▶ [Given instruction]:
Output exactly the lines from the first one down to the line containing "an empty material.", inclusive.

▶ [Records for this exercise]:
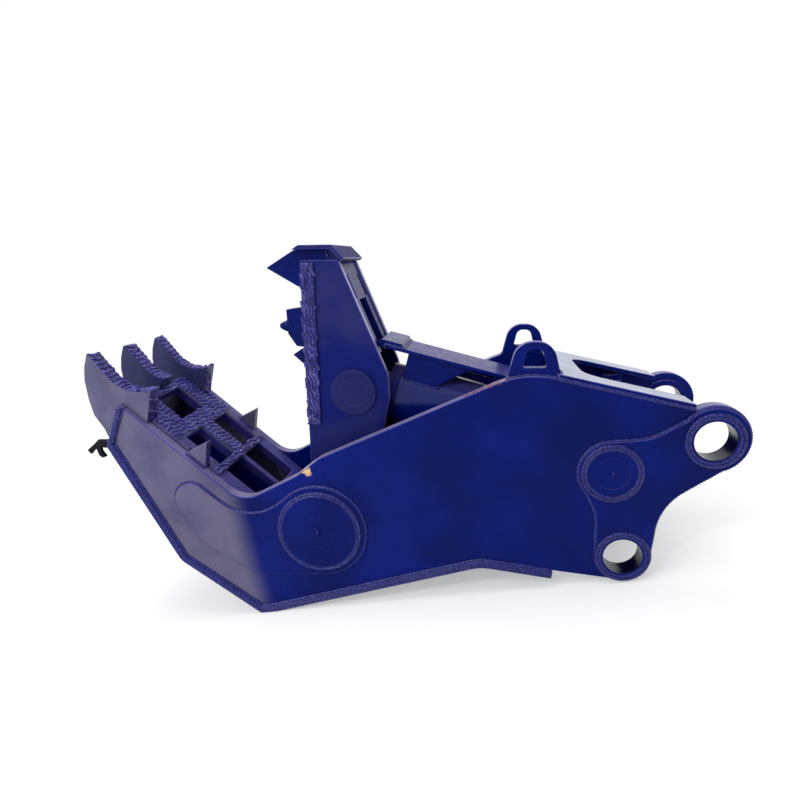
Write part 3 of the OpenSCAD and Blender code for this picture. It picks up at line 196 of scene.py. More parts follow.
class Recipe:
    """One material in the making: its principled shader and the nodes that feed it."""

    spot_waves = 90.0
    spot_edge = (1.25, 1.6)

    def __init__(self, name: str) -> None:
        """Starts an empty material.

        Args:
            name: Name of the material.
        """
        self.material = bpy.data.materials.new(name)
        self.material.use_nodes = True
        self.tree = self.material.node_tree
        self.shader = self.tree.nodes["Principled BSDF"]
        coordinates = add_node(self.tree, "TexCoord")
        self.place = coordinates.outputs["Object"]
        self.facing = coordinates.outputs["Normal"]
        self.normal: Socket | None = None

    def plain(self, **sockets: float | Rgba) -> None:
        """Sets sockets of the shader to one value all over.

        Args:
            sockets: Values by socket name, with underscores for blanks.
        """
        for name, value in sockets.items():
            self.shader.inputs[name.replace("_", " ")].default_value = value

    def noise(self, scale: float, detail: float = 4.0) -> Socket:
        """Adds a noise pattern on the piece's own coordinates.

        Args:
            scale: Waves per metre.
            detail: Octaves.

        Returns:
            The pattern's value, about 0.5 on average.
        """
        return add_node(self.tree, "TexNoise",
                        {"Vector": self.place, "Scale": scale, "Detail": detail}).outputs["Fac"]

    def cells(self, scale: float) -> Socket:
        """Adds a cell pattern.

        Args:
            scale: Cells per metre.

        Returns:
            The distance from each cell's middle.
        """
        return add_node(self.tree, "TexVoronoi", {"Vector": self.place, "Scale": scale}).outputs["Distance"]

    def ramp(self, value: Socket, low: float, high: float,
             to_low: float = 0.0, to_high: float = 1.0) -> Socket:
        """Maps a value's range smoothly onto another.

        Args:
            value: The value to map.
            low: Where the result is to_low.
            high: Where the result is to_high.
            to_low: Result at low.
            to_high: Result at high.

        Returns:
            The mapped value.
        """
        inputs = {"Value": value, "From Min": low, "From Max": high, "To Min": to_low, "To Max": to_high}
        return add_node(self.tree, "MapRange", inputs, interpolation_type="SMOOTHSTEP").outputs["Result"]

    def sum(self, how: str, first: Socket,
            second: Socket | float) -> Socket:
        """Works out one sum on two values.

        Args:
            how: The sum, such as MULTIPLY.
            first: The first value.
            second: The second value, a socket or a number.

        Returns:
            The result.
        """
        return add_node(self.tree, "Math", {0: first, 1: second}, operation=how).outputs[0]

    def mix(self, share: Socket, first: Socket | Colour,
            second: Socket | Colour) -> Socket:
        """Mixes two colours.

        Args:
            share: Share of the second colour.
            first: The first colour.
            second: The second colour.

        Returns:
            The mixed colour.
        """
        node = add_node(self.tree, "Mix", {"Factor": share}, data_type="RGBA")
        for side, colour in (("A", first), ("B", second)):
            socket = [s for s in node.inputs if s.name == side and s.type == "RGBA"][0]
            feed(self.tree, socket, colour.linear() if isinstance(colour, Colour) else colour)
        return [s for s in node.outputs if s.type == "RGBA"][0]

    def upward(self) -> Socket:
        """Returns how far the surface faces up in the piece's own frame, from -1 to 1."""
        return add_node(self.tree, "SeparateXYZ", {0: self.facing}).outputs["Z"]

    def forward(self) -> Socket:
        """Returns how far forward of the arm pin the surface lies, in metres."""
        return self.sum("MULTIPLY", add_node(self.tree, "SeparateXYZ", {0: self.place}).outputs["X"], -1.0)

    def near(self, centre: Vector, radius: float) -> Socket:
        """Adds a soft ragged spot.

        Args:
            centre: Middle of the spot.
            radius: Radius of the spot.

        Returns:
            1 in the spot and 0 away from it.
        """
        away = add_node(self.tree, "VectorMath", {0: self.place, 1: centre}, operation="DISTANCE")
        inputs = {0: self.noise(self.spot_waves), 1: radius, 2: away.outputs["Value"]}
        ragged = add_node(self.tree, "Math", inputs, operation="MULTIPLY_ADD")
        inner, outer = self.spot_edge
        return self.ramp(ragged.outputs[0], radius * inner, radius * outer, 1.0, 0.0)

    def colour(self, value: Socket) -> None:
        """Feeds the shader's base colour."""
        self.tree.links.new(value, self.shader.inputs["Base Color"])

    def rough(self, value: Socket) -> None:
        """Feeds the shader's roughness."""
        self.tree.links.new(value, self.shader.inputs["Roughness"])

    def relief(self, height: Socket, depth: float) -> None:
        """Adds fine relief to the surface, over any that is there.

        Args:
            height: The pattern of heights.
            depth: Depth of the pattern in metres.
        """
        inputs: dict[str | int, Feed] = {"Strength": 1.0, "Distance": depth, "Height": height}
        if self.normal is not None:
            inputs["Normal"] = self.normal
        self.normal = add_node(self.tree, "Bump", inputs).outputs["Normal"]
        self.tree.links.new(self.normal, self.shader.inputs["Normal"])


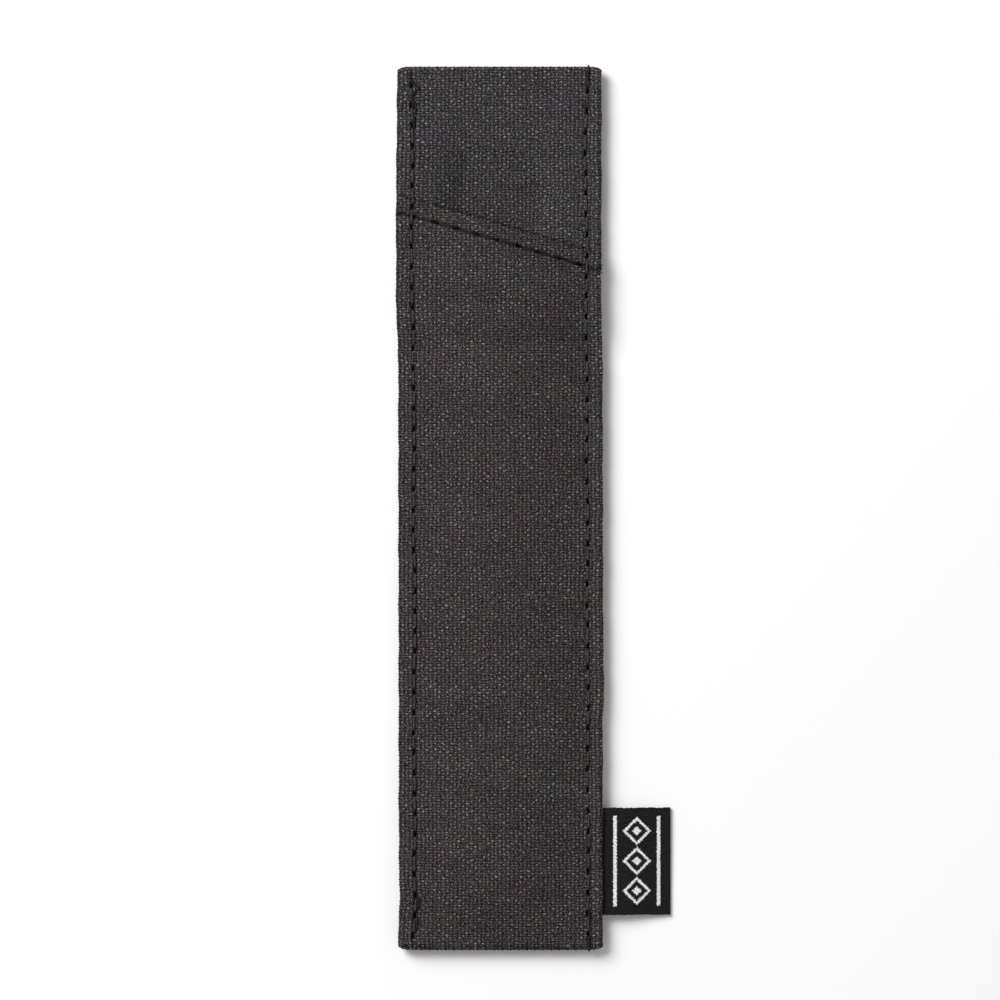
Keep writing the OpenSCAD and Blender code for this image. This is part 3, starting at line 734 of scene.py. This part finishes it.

▶ [Exercise response]:
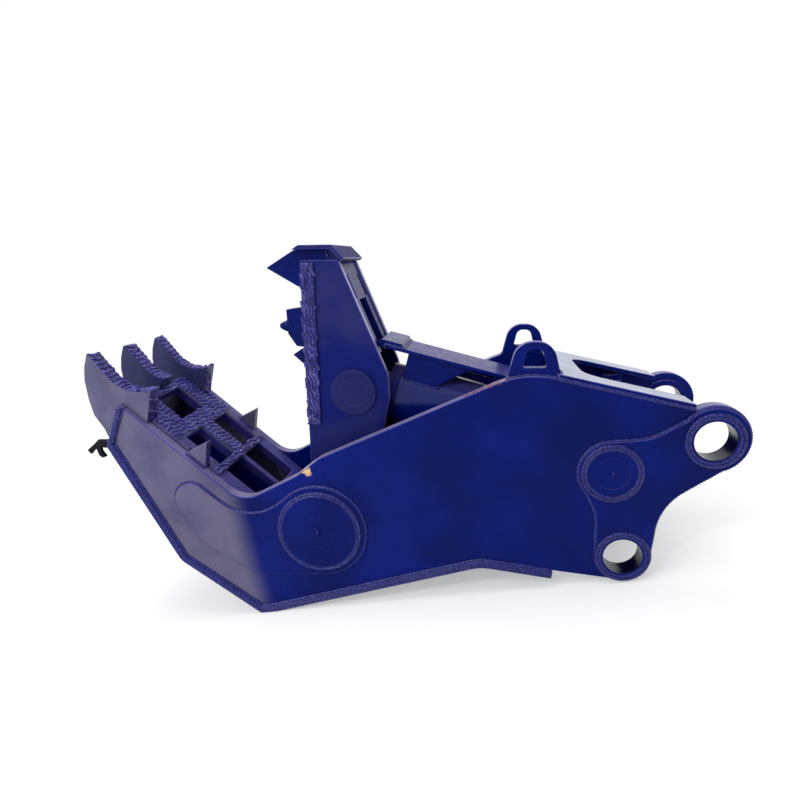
Write part 3 of the OpenSCAD and Blender code for this picture. It picks up at line 196 of scene.py. More parts follow.
class Recipe:
    """One material in the making: its principled shader and the nodes that feed it."""

    spot_waves = 90.0
    spot_edge = (1.25, 1.6)

    def __init__(self, name: str) -> None:
        """Starts an empty material.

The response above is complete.